As the government’s net-zero-by-2050 target inches closer, many commercial landlords and tenants are wondering where responsibility will fall for works required to buildings to satisfy new sustainability rules and regulations. 

Joe Perry

Joe Perry

Tenants in particular that are looking to establish and meet ambitious net zero targets may have concerns that their leases do not afford them the appropriate rights to carry out alterations to their premises in order to achieve such goals.

Those tenants might consider turning to legislation that will celebrate its 100th birthday in five years: the Landlord and Tenant Act 1927. Under that act, a tenant that intends to carry out improvement works to its premises can serve a notice on its landlord and, subject to the notice (and the works) meeting certain criteria, reclaim its costs for the works from its landlord at the end of the tenancy.

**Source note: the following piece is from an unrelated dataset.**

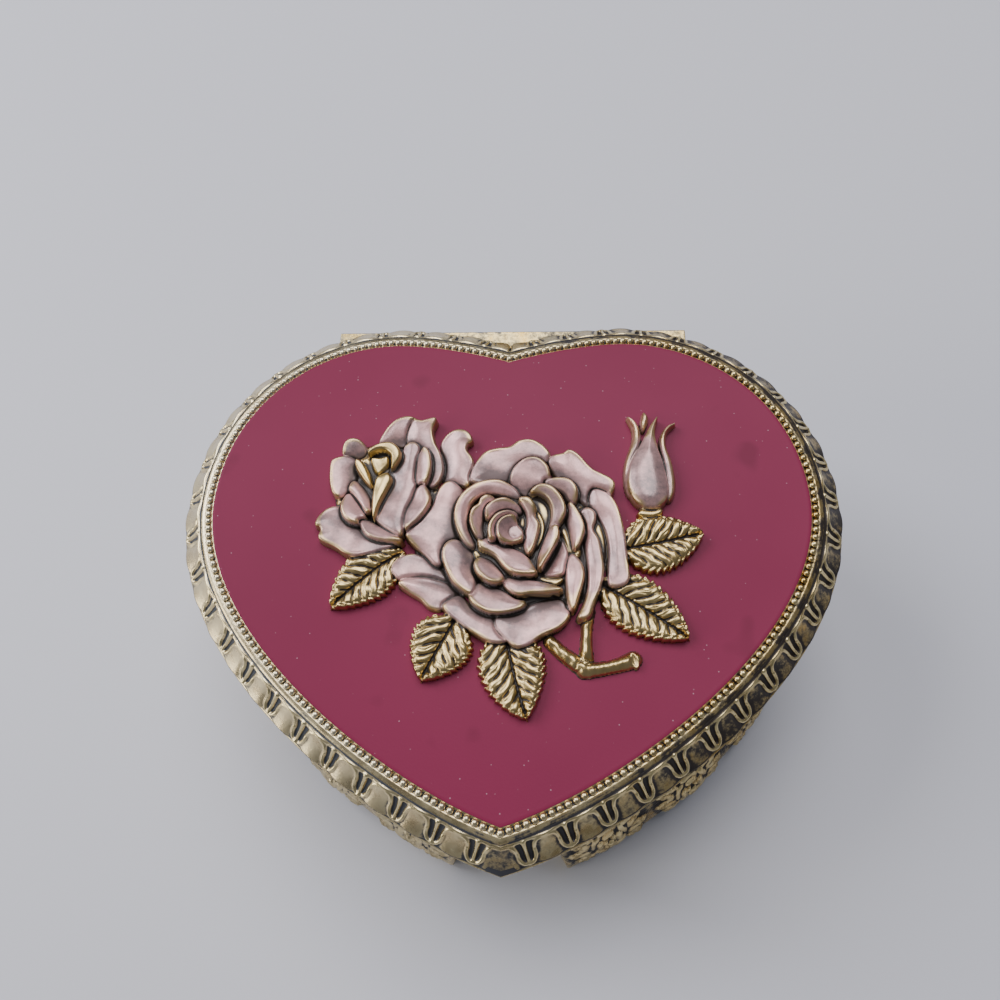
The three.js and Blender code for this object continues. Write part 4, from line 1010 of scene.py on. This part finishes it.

Crucially, the ability to rely on the act is not contingent on there being any corresponding right in the tenant’s lease to carry out alterations. The act allows the tenant to jump that hurdle if it can establish that the works constitute a genuine improvement. On that basis, we might expect to see an increased reliance on the act by tenants in the coming years.

Some might argue that use of this statute, which sees landlords bearing the cost, is difficult to reconcile with the original intention of the act, being to ensure a tenant was not left out of pocket at the end of its lease after having carried out works that would ultimately benefit its landlord.

The current push towards sustainability is in response to the rising threat of global warming, which will affect landlords, tenants and society more broadly. Arguably, the financial burden for such works should be borne by both sides, rather than falling on the shoulders of one party.

It will be interesting to see how the costs of these works will trickle through the market, how the tribunal will deal with any contested applications and if this century-old statute will step back into the spotlight.